(LISTING)
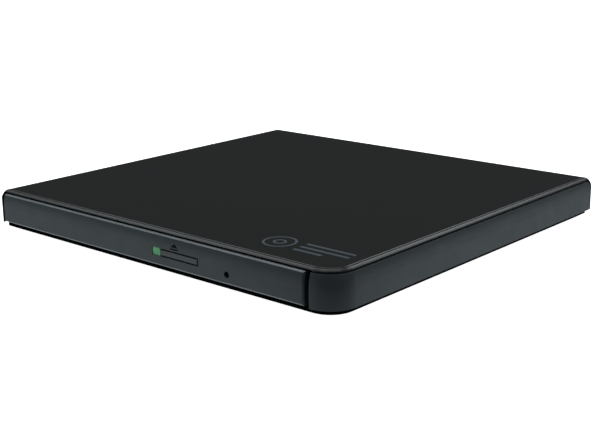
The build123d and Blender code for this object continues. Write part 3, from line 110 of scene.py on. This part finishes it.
# ---------------------------------------------------------------- shader helpers
class Shader:
    """A material under construction: short calls that add nodes and link them."""

    def __init__(self, name):
        self.material = bpy.data.materials.new(name)
        self.material.use_nodes = True
        self.tree = self.material.node_tree
        self.bsdf = self.tree.nodes["Principled BSDF"]
        self.point = self.node("ShaderNodeTexCoord").outputs["Object"]
        self.heights = []

    def node(self, kind, **settings):
        made = self.tree.nodes.new(kind)
        for key, value in settings.items():
            setattr(made, key, value)
        return made

    def feed(self, socket, value):
        """Link a socket to another, or set its plain value."""
        if isinstance(value, bpy.types.NodeSocket):
            self.tree.links.new(value, socket)
        else:
            socket.default_value = value

    def math(self, operation, a, b=0.0, clamp=False):
        made = self.node("ShaderNodeMath", operation=operation, use_clamp=clamp)
        self.feed(made.inputs[0], a)
        self.feed(made.inputs[1], b)
        return made.outputs[0]

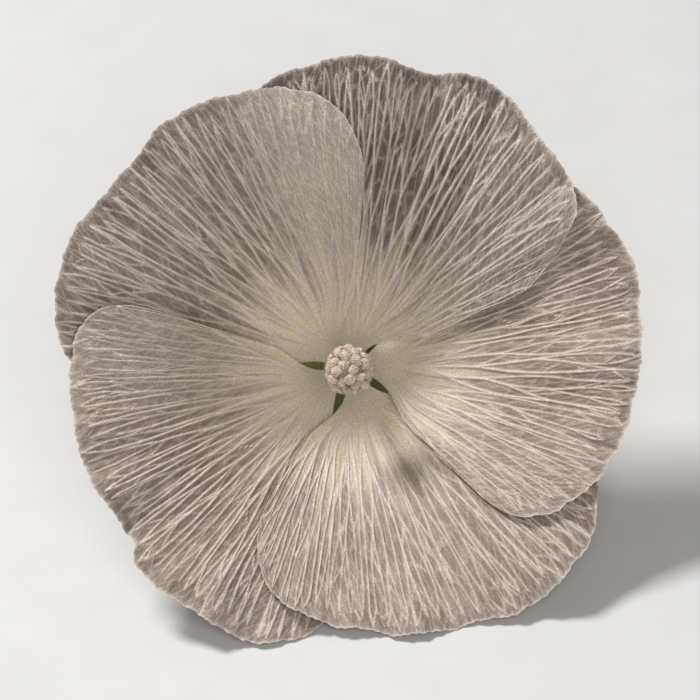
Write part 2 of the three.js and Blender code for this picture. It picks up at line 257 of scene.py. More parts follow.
def tissue_group():
    """Living tissue: a ground colour that drifts to a second one in soft blotches, pale veins, a finer net
    of veinlets stretched along the blade, a throat colour, a fine grain, and a height for the bump."""
    group = bpy.data.node_groups.new("plant tissue", "ShaderNodeTree")
    for name, kind in [("Ground", "Color"), ("Blotch", "Color"), ("Vein", "Color"), ("Throat", "Color"),
                       ("Vein mask", "Float"), ("Throat mask", "Float"), ("Lighter", "Float"),
                       ("Grain", "Float"), ("Blotch size", "Float"), ("Across", "Float"),
                       ("Outward", "Float"), ("Net", "Float")]:
        group.interface.new_socket(name, in_out="INPUT", socket_type=f"NodeSocket{kind}")
    for name, kind in [("Color", "Color"), ("Height", "Float"), ("Roughness", "Float")]:
        group.interface.new_socket(name, in_out="OUTPUT", socket_type=f"NodeSocket{kind}")
    given = group.nodes.new("NodeGroupInput").outputs
    taken = group.nodes.new("NodeGroupOutput").inputs
    where = place(group, "ShaderNodeTexCoord").outputs["Object"]
    blotch = place(group, "ShaderNodeTexNoise", Vector=where, Scale=given["Blotch size"], Detail=4.0)
    grain = place(group, "ShaderNodeTexNoise", Vector=where, Scale=5200.0, Detail=3.0, Roughness=0.65)
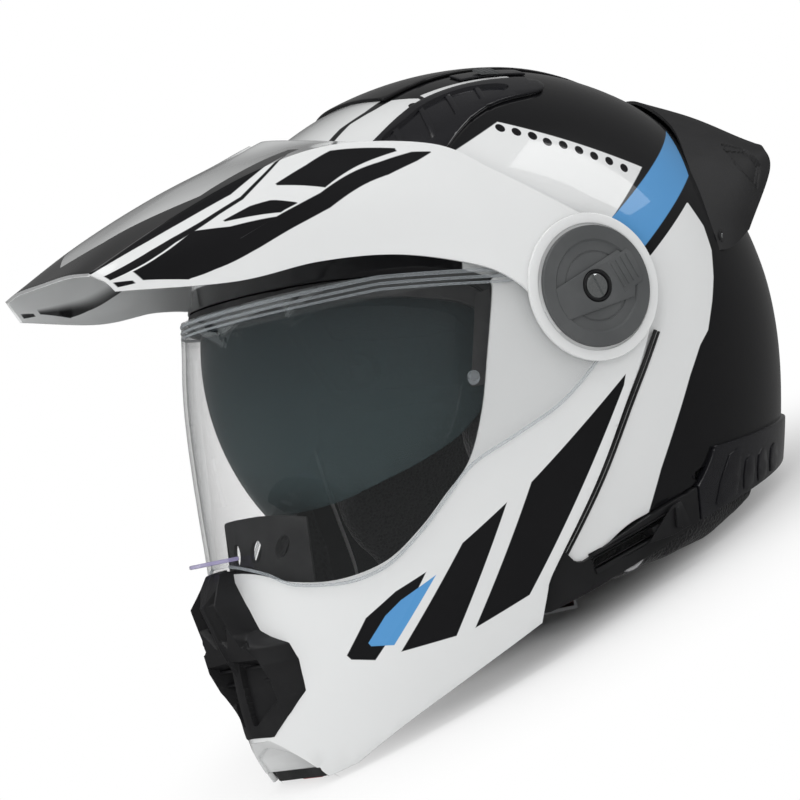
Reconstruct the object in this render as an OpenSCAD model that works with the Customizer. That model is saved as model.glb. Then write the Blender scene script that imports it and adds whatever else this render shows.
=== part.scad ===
// Modular motorcycle helmet with a flip-up chin bar, a peak and an inner sun visor.
// Wearing frame: origin between the side pivots, front towards -Y, wearer's left towards +X.
// The helmet is laid down at the end, resting on its chin and its neck roll.

/* [Rest] */
// Tilt from the wearing attitude to the resting one, degrees
rest_tilt = 20.8; // [16:0.1:24]
// Height of the pivot axis over the table
pivot_height = 148; // [146:0.5:150]
// Place of the pivot axis along the helmet, from the middle of its length
pivot_ahead = 25.4; // [20:0.1:30]

/* [Outer shell] */
// Half width of the shell at the pivots
shell_half_w = 117; // [115:0.5:119]
// Crown height over the pivot axis
crown_r = 125.5; // [122:0.5:127]
// Brow distance in front of the pivot axis
brow_r = 151; // [148:0.5:153]
// Back of the shell behind the pivot axis
back_r = 159; // [156:1:164]
// Wall of the shell
shell_t = 4; // [3:0.25:4.5]
// Roundness of the sections across the helmet
roundness = 2.2; // [2.1:0.05:2.3]

/* [Chin bar] */
// Half width of the chin bar skin at the pivots
chin_half_w = 121.2; // [121:0.1:121.4]
// Reach of the chin bar at the height of the mouth
chin_r = 190; // [188:0.5:194]
// Wall of the chin bar skin
chin_t = 3; // [2.8:0.1:3]
// Sharpening of the chin bar's front in plan
chin_pinch = 0.6; // [0.3:0.05:0.7]
// Depth of the impact liner at the chin
chin_liner_t = 24; // [18:1:28]

/* [Face shield] */
// Thickness of the clear shield
shield_t = 2; // [1.6:0.1:2.2]
// Gap between the chin bar and the shield
shield_gap = 0.9; // [0.6:0.1:1.2]
// Radius of the hub that the shield turns on
hub_r = 12; // [11:0.5:13]

/* [Sun visor] */
// Radius of the sun visor about its pivots
visor_r = 124.5; // [123:0.5:125]
// Thickness of the sun visor
visor_t = 1.8; // [1.5:0.1:2]
// Half width of the sun visor at its pivots
visor_half_w = 97; // [96:0.5:98]

/* [Pivots] */
// Radius of the main pivot pins
pin_r = 7; // [6:0.25:8]
// Radial running clearance on pins
pin_clear = 0.05; // [0.02:0.01:0.09]
// Radius of the side discs
disc_r = 30; // [28:0.5:31]
// Radius of the peak's ring round each side disc
ring_r = 36.5; // [35:0.5:38]
// Gap between stacked parts at the pivots
stack_gap = 0.3; // [0.2:0.05:0.4]
// Gap between the shell and what turns over it
body_gap = 0.6; // [0.5:0.05:0.8]

/* [Linings] */
// Impact liner thickness at the sides
liner_side_t = 24; // [20:1:26]
// Impact liner thickness over the crown and at the back
liner_top_t = 36; // [30:1:38]
// Comfort lining thickness
comfort_t = 7; // [5:0.5:9]
// Gap between linings
lining_gap = 0.3; // [0.2:0.05:0.5]

/* [Hidden] */

// Side profiles: radius from the pivot axis every 30 degrees, from the front over the crown
shell_keys = [brow_r, brow_r - 9, crown_r + 3.5, crown_r, crown_r + 7, back_r - 13, back_r,
  back_r + 16, 208, 240, 226, 180];
chin_keys = [151, 146, 140, 138, 145, 165, 185, 215, 260, 320, chin_r + 95, chin_r];
shield_keys = [for (i = [0:11]) chin_keys[i] + shield_gap + shield_t + (i > 8 ? 1 : 0.6)];
visor_keys = [for (i = [0:11]) visor_r];
turn_step = 8;
band_step = 9;
soft_step = 12;

shell_in_w = shell_half_w - 8;
pocket_x = shell_half_w - 4.5;
plate_x = pocket_x + 2;
arm_x = plate_x + stack_gap;
arm_t = 1.6;
shield_in_w = chin_half_w + shield_gap;
shield_out_w = shield_in_w + shield_t;
ring_x = shield_out_w + stack_gap;
ring_t = 2.3;
disc_x = ring_x + ring_t + 0.1;
disc_t = 2.8;
visor_pivot = [-20, -12];
visor_pin_r = 4;
visor_disc_r = 9;
screw_r = 7;
shank_r = 2.4;

// Point of an open row of points, smooth through each of them, u from 0 to the last index
function blend4(a, b, c, d, t) =
  b + 0.5 * t * (c - a + t * (2 * a - 5 * b + 4 * c - d + t * (3 * (b - c) + d - a)));
function along(row, u) =
  let (n = len(row) - 1, i = min(floor(u), n - 1), t = u - i,
    p = row[i], q = row[i + 1])
  blend4(i > 0 ? row[i - 1] : 2 * p - q, p, q, i + 2 <= n ? row[i + 2] : 2 * q - p, t);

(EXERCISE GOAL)
Each entry above is to be set down again in exactly the same words.

(THE RESPONSE)
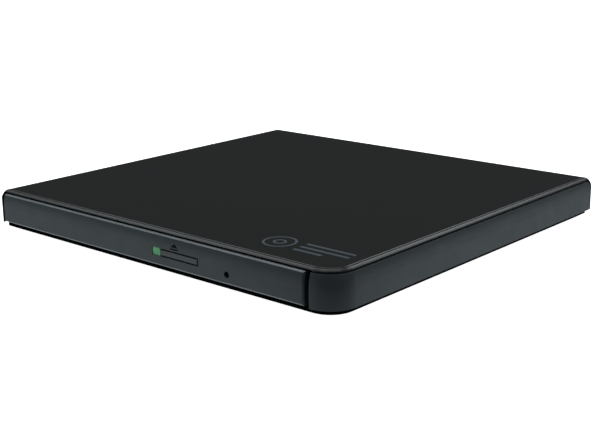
The build123d and Blender code for this object continues. Write part 3, from line 110 of scene.py on. This part finishes it.
# ---------------------------------------------------------------- shader helpers
class Shader:
    """A material under construction: short calls that add nodes and link them."""

    def __init__(self, name):
        self.material = bpy.data.materials.new(name)
        self.material.use_nodes = True
        self.tree = self.material.node_tree
        self.bsdf = self.tree.nodes["Principled BSDF"]
        self.point = self.node("ShaderNodeTexCoord").outputs["Object"]
        self.heights = []

    def node(self, kind, **settings):
        made = self.tree.nodes.new(kind)
        for key, value in settings.items():
            setattr(made, key, value)
        return made

    def feed(self, socket, value):
        """Link a socket to another, or set its plain value."""
        if isinstance(value, bpy.types.NodeSocket):
            self.tree.links.new(value, socket)
        else:
            socket.default_value = value

    def math(self, operation, a, b=0.0, clamp=False):
        made = self.node("ShaderNodeMath", operation=operation, use_clamp=clamp)
        self.feed(made.inputs[0], a)
        self.feed(made.inputs[1], b)
        return made.outputs[0]

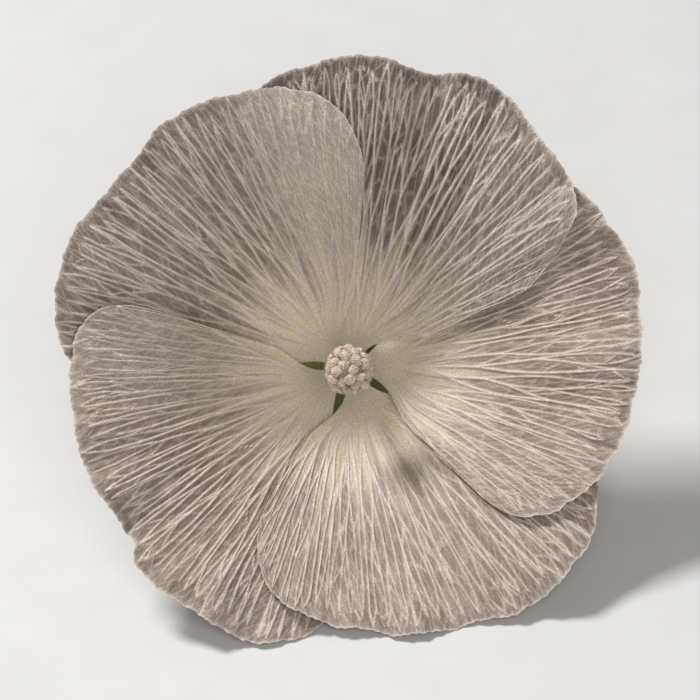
Write part 2 of the three.js and Blender code for this picture. It picks up at line 257 of scene.py. More parts follow.
def tissue_group():
    """Living tissue: a ground colour that drifts to a second one in soft blotches, pale veins, a finer net
    of veinlets stretched along the blade, a throat colour, a fine grain, and a height for the bump."""
    group = bpy.data.node_groups.new("plant tissue", "ShaderNodeTree")
    for name, kind in [("Ground", "Color"), ("Blotch", "Color"), ("Vein", "Color"), ("Throat", "Color"),
                       ("Vein mask", "Float"), ("Throat mask", "Float"), ("Lighter", "Float"),
                       ("Grain", "Float"), ("Blotch size", "Float"), ("Across", "Float"),
                       ("Outward", "Float"), ("Net", "Float")]:
        group.interface.new_socket(name, in_out="INPUT", socket_type=f"NodeSocket{kind}")
    for name, kind in [("Color", "Color"), ("Height", "Float"), ("Roughness", "Float")]:
        group.interface.new_socket(name, in_out="OUTPUT", socket_type=f"NodeSocket{kind}")
    given = group.nodes.new("NodeGroupInput").outputs
    taken = group.nodes.new("NodeGroupOutput").inputs
    where = place(group, "ShaderNodeTexCoord").outputs["Object"]
    blotch = place(group, "ShaderNodeTexNoise", Vector=where, Scale=given["Blotch size"], Detail=4.0)
    grain = place(group, "ShaderNodeTexNoise", Vector=where, Scale=5200.0, Detail=3.0, Roughness=0.65)
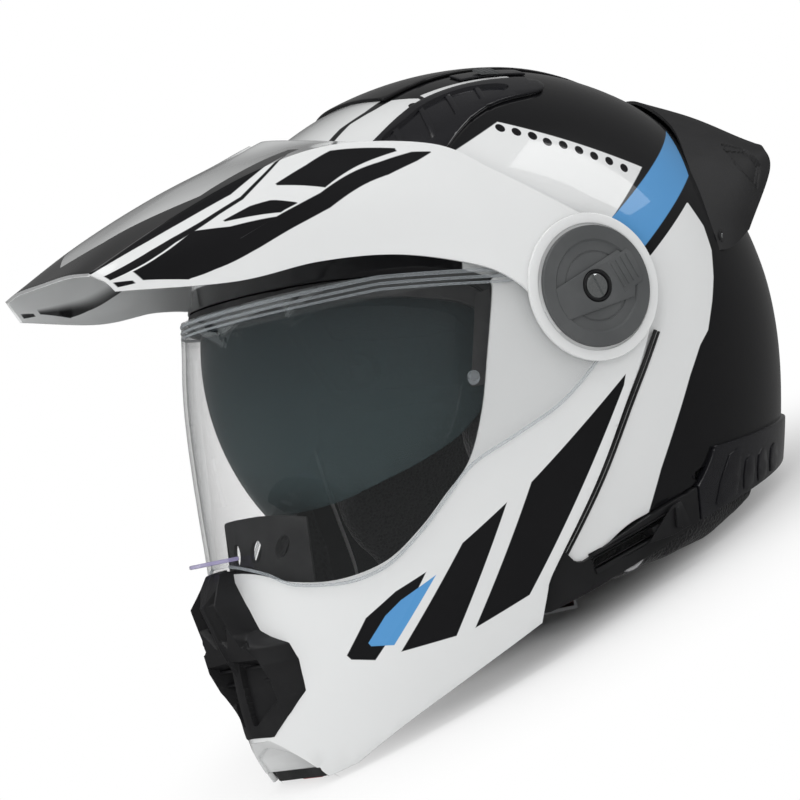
Reconstruct the object in this render as an OpenSCAD model that works with the Customizer. That model is saved as model.glb. Then write the Blender scene script that imports it and adds whatever else this render shows.
=== part.scad ===
// Modular motorcycle helmet with a flip-up chin bar, a peak and an inner sun visor.
// Wearing frame: origin between the side pivots, front towards -Y, wearer's left towards +X.
// The helmet is laid down at the end, resting on its chin and its neck roll.

/* [Rest] */
// Tilt from the wearing attitude to the resting one, degrees
rest_tilt = 20.8; // [16:0.1:24]
// Height of the pivot axis over the table
pivot_height = 148; // [146:0.5:150]
// Place of the pivot axis along the helmet, from the middle of its length
pivot_ahead = 25.4; // [20:0.1:30]

/* [Outer shell] */
// Half width of the shell at the pivots
shell_half_w = 117; // [115:0.5:119]
// Crown height over the pivot axis
crown_r = 125.5; // [122:0.5:127]
// Brow distance in front of the pivot axis
brow_r = 151; // [148:0.5:153]
// Back of the shell behind the pivot axis
back_r = 159; // [156:1:164]
// Wall of the shell
shell_t = 4; // [3:0.25:4.5]
// Roundness of the sections across the helmet
roundness = 2.2; // [2.1:0.05:2.3]

/* [Chin bar] */
// Half width of the chin bar skin at the pivots
chin_half_w = 121.2; // [121:0.1:121.4]
// Reach of the chin bar at the height of the mouth
chin_r = 190; // [188:0.5:194]
// Wall of the chin bar skin
chin_t = 3; // [2.8:0.1:3]
// Sharpening of the chin bar's front in plan
chin_pinch = 0.6; // [0.3:0.05:0.7]
// Depth of the impact liner at the chin
chin_liner_t = 24; // [18:1:28]

/* [Face shield] */
// Thickness of the clear shield
shield_t = 2; // [1.6:0.1:2.2]
// Gap between the chin bar and the shield
shield_gap = 0.9; // [0.6:0.1:1.2]
// Radius of the hub that the shield turns on
hub_r = 12; // [11:0.5:13]

/* [Sun visor] */
// Radius of the sun visor about its pivots
visor_r = 124.5; // [123:0.5:125]
// Thickness of the sun visor
visor_t = 1.8; // [1.5:0.1:2]
// Half width of the sun visor at its pivots
visor_half_w = 97; // [96:0.5:98]

/* [Pivots] */
// Radius of the main pivot pins
pin_r = 7; // [6:0.25:8]
// Radial running clearance on pins
pin_clear = 0.05; // [0.02:0.01:0.09]
// Radius of the side discs
disc_r = 30; // [28:0.5:31]
// Radius of the peak's ring round each side disc
ring_r = 36.5; // [35:0.5:38]
// Gap between stacked parts at the pivots
stack_gap = 0.3; // [0.2:0.05:0.4]
// Gap between the shell and what turns over it
body_gap = 0.6; // [0.5:0.05:0.8]

/* [Linings] */
// Impact liner thickness at the sides
liner_side_t = 24; // [20:1:26]
// Impact liner thickness over the crown and at the back
liner_top_t = 36; // [30:1:38]
// Comfort lining thickness
comfort_t = 7; // [5:0.5:9]
// Gap between linings
lining_gap = 0.3; // [0.2:0.05:0.5]

/* [Hidden] */

// Side profiles: radius from the pivot axis every 30 degrees, from the front over the crown
shell_keys = [brow_r, brow_r - 9, crown_r + 3.5, crown_r, crown_r + 7, back_r - 13, back_r,
  back_r + 16, 208, 240, 226, 180];
chin_keys = [151, 146, 140, 138, 145, 165, 185, 215, 260, 320, chin_r + 95, chin_r];
shield_keys = [for (i = [0:11]) chin_keys[i] + shield_gap + shield_t + (i > 8 ? 1 : 0.6)];
visor_keys = [for (i = [0:11]) visor_r];
turn_step = 8;
band_step = 9;
soft_step = 12;

shell_in_w = shell_half_w - 8;
pocket_x = shell_half_w - 4.5;
plate_x = pocket_x + 2;
arm_x = plate_x + stack_gap;
arm_t = 1.6;
shield_in_w = chin_half_w + shield_gap;
shield_out_w = shield_in_w + shield_t;
ring_x = shield_out_w + stack_gap;
ring_t = 2.3;
disc_x = ring_x + ring_t + 0.1;
disc_t = 2.8;
visor_pivot = [-20, -12];
visor_pin_r = 4;
visor_disc_r = 9;
screw_r = 7;
shank_r = 2.4;

// Point of an open row of points, smooth through each of them, u from 0 to the last index
function blend4(a, b, c, d, t) =
  b + 0.5 * t * (c - a + t * (2 * a - 5 * b + 4 * c - d + t * (3 * (b - c) + d - a)));
function along(row, u) =
  let (n = len(row) - 1, i = min(floor(u), n - 1), t = u - i,
    p = row[i], q = row[i + 1])
  blend4(i > 0 ? row[i - 1] : 2 * p - q, p, q, i + 2 <= n ? row[i + 2] : 2 * q - p, t);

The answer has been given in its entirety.